Come diceva sempre una mia insegnante: "Ci vuole lo stesso del tempo sia a far bene che a far male un compito. Ma se lo fai male, poi dovrai rifarlo, e il tempo raddoppierà!"
Se svolgiamo un compito sciattamente, distrattamente, lo riempiremo di cancellature ed errori e verrà fuori un pasticcio, ci toccherà rifarlo: quanto tempo sciupato, che avremmo potuto invece utilizzare per giocare o rilassarci!
Diamo retta a Giovanni Battista e impegniamoci a fare bene il nostro lavoro, a svolgere con cura i nostri compiti: gusteremo la gioia soddisfatta di chi vede i bei risultati del suo sforzo.

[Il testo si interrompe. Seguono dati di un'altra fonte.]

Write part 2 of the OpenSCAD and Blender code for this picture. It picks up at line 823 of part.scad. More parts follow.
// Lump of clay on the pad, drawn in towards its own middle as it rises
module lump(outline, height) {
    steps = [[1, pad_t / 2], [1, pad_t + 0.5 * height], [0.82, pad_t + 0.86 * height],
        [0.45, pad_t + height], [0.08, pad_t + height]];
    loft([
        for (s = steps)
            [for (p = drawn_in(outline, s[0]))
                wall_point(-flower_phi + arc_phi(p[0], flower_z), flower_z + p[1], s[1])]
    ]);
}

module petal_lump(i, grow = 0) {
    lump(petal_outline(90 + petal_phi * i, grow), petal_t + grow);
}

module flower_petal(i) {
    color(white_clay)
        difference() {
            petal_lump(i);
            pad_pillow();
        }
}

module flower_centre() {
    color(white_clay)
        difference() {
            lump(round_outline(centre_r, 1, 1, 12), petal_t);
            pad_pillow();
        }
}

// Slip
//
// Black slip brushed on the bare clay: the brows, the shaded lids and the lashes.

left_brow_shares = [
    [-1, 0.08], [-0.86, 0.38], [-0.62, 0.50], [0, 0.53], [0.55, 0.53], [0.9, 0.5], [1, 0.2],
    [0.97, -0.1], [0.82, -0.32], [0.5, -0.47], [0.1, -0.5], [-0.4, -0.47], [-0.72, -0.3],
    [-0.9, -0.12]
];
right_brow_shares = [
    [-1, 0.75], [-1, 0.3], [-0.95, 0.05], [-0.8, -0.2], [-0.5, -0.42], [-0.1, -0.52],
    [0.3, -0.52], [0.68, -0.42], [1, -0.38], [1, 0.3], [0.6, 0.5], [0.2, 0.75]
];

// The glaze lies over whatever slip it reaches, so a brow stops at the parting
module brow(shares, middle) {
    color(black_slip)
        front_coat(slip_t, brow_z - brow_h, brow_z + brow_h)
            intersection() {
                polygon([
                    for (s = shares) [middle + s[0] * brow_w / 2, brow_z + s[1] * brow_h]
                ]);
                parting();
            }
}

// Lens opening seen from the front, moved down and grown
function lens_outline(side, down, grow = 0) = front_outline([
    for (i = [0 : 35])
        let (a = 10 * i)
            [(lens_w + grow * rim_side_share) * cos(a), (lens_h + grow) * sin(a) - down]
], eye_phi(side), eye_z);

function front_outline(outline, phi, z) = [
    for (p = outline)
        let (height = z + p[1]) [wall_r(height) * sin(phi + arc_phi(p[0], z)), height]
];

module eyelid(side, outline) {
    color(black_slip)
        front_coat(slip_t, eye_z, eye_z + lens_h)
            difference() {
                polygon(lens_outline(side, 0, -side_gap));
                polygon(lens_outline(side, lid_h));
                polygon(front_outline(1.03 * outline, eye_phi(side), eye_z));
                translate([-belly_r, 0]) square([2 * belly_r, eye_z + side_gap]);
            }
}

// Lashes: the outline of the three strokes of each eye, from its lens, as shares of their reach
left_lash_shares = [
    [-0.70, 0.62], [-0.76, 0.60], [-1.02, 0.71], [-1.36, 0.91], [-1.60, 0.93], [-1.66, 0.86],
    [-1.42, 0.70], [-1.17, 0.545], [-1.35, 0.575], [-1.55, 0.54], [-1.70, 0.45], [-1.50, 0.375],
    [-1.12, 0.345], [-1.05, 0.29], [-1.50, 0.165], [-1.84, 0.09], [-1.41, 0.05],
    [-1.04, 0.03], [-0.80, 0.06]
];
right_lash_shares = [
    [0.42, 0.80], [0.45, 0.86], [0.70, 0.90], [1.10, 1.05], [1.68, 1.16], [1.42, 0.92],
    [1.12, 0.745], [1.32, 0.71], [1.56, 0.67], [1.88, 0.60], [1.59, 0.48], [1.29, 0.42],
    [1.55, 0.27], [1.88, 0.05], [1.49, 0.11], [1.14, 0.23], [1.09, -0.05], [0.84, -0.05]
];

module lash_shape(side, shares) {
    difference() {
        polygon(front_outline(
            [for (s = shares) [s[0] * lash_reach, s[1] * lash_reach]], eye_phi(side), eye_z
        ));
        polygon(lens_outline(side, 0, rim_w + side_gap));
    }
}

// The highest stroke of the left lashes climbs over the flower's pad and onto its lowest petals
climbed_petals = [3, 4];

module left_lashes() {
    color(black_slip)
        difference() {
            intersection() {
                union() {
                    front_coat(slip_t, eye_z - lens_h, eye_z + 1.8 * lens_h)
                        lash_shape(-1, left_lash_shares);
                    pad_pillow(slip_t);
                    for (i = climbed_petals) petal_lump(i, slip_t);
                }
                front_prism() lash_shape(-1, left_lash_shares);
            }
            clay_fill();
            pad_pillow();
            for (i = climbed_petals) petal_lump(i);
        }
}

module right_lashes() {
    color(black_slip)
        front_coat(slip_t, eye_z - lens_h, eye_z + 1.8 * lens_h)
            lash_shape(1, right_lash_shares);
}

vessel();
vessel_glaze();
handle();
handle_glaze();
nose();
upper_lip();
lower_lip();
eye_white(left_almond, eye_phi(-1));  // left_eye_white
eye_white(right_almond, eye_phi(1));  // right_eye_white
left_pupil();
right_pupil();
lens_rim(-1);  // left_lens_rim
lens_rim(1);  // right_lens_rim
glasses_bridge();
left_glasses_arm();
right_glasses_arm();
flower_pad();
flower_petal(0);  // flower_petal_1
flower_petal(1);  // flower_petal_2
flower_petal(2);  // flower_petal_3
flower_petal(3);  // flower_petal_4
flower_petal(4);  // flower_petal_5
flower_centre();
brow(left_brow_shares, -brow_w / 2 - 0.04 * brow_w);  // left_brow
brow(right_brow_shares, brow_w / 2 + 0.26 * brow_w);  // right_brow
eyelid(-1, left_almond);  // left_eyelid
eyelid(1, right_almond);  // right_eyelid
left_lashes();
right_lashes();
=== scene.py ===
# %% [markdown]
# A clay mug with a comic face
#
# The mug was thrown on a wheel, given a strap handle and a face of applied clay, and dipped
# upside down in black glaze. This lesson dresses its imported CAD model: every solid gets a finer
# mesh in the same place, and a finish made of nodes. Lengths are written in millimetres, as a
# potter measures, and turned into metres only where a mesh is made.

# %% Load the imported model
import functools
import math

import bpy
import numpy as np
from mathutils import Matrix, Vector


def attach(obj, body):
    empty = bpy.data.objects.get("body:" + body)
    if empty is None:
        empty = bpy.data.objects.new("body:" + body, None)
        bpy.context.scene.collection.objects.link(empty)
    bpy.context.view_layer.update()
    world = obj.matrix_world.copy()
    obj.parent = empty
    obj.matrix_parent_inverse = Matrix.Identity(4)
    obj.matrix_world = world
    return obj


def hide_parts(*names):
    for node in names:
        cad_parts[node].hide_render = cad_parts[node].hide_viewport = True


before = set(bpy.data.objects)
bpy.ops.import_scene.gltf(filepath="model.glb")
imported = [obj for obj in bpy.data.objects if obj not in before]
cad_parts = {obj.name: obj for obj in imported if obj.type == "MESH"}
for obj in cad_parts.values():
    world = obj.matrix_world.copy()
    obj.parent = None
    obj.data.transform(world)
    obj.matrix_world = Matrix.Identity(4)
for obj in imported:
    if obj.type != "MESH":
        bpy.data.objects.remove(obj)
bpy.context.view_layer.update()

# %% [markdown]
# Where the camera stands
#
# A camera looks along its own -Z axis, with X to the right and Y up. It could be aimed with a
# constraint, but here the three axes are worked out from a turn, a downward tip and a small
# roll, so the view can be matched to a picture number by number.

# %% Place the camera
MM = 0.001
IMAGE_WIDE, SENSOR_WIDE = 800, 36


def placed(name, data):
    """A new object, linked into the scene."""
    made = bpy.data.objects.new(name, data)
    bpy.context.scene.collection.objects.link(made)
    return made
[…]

C'è ancora un terzo suggerimento per vivere fino in fondo la gioia, e ci viene dalla risposta che il Battista dà ai soldati che lo interrogavano per sapere cosa fare: "Non maltrattate e non estorcete niente a nessuno; accontentatevi delle vostre paghe."
Sempre molto diretto, il nostro Giovanni Battista, che ricorda ai soldati: "Non approfittate della vostra posizione, della vostra forza, del potere che avete, per far del male, per maltrattare. Siate limpidi, onesti, sinceri in tutto ciò che fate."
Noi non siamo soldati, ma il consiglio vale anche per noi: quando siamo insieme a compagni più piccoli, non approfittiamo della nostra forza per fare i prepotenti, per decidere tutto noi, per fare "i comandino", per appropriarci dei giochi che altri stanno usando... Allora ci sentiremo più contenti e vedremo la gioia fiorire nel nostro cuore e anche sui volti di chi si trova insieme a noi.
Se daremo ascolto ai suggerimenti di Giovanni Battista aiuteremo la promessa di Dio a compiersi in fretta, a realizzarsi subito, perché cominceremo a gustare la gioia serena di chi sa condividere, fa bene il suo dovere e non approfitta della sua posizione.
Penso che questa settimana sarà molto impegnativa per ognuno di noi, ma vedrete che sarà anche piena di gioia!